Below is a listing; copy all of it exactly.
=======
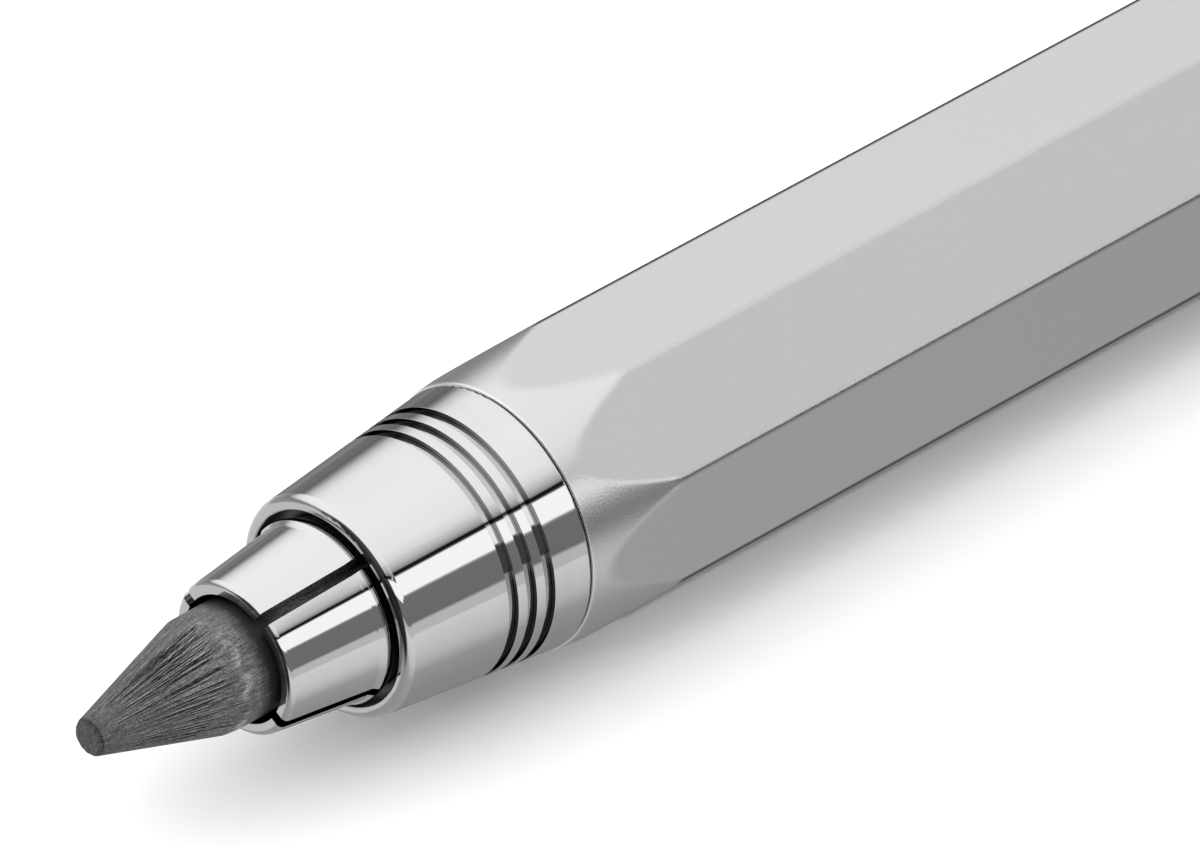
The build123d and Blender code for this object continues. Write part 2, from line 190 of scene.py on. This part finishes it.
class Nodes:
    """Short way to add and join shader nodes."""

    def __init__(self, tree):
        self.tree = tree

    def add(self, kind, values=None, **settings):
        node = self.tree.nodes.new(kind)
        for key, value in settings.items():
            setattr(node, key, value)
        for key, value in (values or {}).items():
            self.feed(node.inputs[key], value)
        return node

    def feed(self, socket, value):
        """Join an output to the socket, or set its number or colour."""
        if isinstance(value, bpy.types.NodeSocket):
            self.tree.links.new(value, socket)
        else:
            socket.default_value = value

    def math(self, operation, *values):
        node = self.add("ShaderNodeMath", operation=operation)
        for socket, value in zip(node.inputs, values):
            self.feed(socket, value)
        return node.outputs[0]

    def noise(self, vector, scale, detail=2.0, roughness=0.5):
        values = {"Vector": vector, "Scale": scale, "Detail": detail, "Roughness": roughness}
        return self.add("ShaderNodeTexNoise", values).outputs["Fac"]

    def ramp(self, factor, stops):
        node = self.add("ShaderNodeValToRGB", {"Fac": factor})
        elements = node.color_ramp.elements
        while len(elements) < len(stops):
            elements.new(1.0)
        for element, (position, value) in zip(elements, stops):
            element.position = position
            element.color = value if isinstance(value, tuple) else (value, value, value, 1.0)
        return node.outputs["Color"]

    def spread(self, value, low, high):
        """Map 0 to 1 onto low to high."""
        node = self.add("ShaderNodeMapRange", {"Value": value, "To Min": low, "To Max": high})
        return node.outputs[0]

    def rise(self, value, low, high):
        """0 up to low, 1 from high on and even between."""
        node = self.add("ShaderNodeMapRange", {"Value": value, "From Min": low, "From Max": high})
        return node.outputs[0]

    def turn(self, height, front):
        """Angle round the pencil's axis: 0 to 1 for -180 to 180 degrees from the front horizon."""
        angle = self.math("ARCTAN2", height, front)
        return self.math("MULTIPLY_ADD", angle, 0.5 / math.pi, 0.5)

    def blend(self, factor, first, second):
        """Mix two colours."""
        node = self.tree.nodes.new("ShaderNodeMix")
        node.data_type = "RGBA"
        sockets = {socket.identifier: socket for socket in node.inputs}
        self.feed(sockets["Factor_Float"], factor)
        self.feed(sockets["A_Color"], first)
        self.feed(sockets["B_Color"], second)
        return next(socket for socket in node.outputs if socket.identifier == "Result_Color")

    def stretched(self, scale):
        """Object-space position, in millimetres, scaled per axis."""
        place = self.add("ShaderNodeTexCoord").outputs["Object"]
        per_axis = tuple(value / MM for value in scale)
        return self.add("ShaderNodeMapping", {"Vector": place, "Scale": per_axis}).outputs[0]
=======
■ **Finished answer**
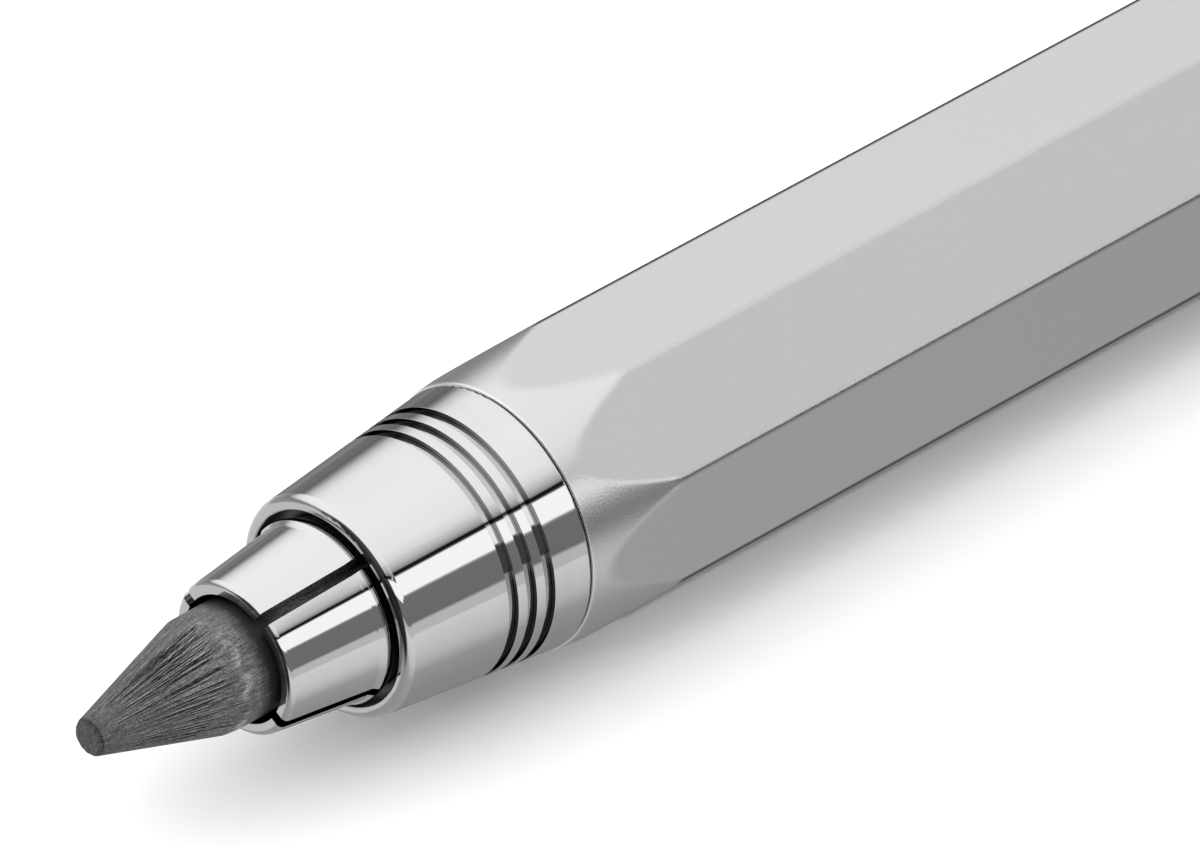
The build123d and Blender code for this object continues. Write part 2, from line 190 of scene.py on. This part finishes it.
class Nodes:
    """Short way to add and join shader nodes."""

    def __init__(self, tree):
        self.tree = tree

    def add(self, kind, values=None, **settings):
        node = self.tree.nodes.new(kind)
        for key, value in settings.items():
            setattr(node, key, value)
        for key, value in (values or {}).items():
            self.feed(node.inputs[key], value)
        return node

    def feed(self, socket, value):
        """Join an output to the socket, or set its number or colour."""
        if isinstance(value, bpy.types.NodeSocket):
            self.tree.links.new(value, socket)
        else:
            socket.default_value = value

    def math(self, operation, *values):
        node = self.add("ShaderNodeMath", operation=operation)
        for socket, value in zip(node.inputs, values):
            self.feed(socket, value)
        return node.outputs[0]

    def noise(self, vector, scale, detail=2.0, roughness=0.5):
        values = {"Vector": vector, "Scale": scale, "Detail": detail, "Roughness": roughness}
        return self.add("ShaderNodeTexNoise", values).outputs["Fac"]

    def ramp(self, factor, stops):
        node = self.add("ShaderNodeValToRGB", {"Fac": factor})
        elements = node.color_ramp.elements
        while len(elements) < len(stops):
            elements.new(1.0)
        for element, (position, value) in zip(elements, stops):
            element.position = position
            element.color = value if isinstance(value, tuple) else (value, value, value, 1.0)
        return node.outputs["Color"]

    def spread(self, value, low, high):
        """Map 0 to 1 onto low to high."""
        node = self.add("ShaderNodeMapRange", {"Value": value, "To Min": low, "To Max": high})
        return node.outputs[0]

    def rise(self, value, low, high):
        """0 up to low, 1 from high on and even between."""
        node = self.add("ShaderNodeMapRange", {"Value": value, "From Min": low, "From Max": high})
        return node.outputs[0]

    def turn(self, height, front):
        """Angle round the pencil's axis: 0 to 1 for -180 to 180 degrees from the front horizon."""
        angle = self.math("ARCTAN2", height, front)
        return self.math("MULTIPLY_ADD", angle, 0.5 / math.pi, 0.5)

    def blend(self, factor, first, second):
        """Mix two colours."""
        node = self.tree.nodes.new("ShaderNodeMix")
        node.data_type = "RGBA"
        sockets = {socket.identifier: socket for socket in node.inputs}
        self.feed(sockets["Factor_Float"], factor)
        self.feed(sockets["A_Color"], first)
        self.feed(sockets["B_Color"], second)
        return next(socket for socket in node.outputs if socket.identifier == "Result_Color")

    def stretched(self, scale):
        """Object-space position, in millimetres, scaled per axis."""
        place = self.add("ShaderNodeTexCoord").outputs["Object"]
        per_axis = tuple(value / MM for value in scale)
        return self.add("ShaderNodeMapping", {"Vector": place, "Scale": per_axis}).outputs[0]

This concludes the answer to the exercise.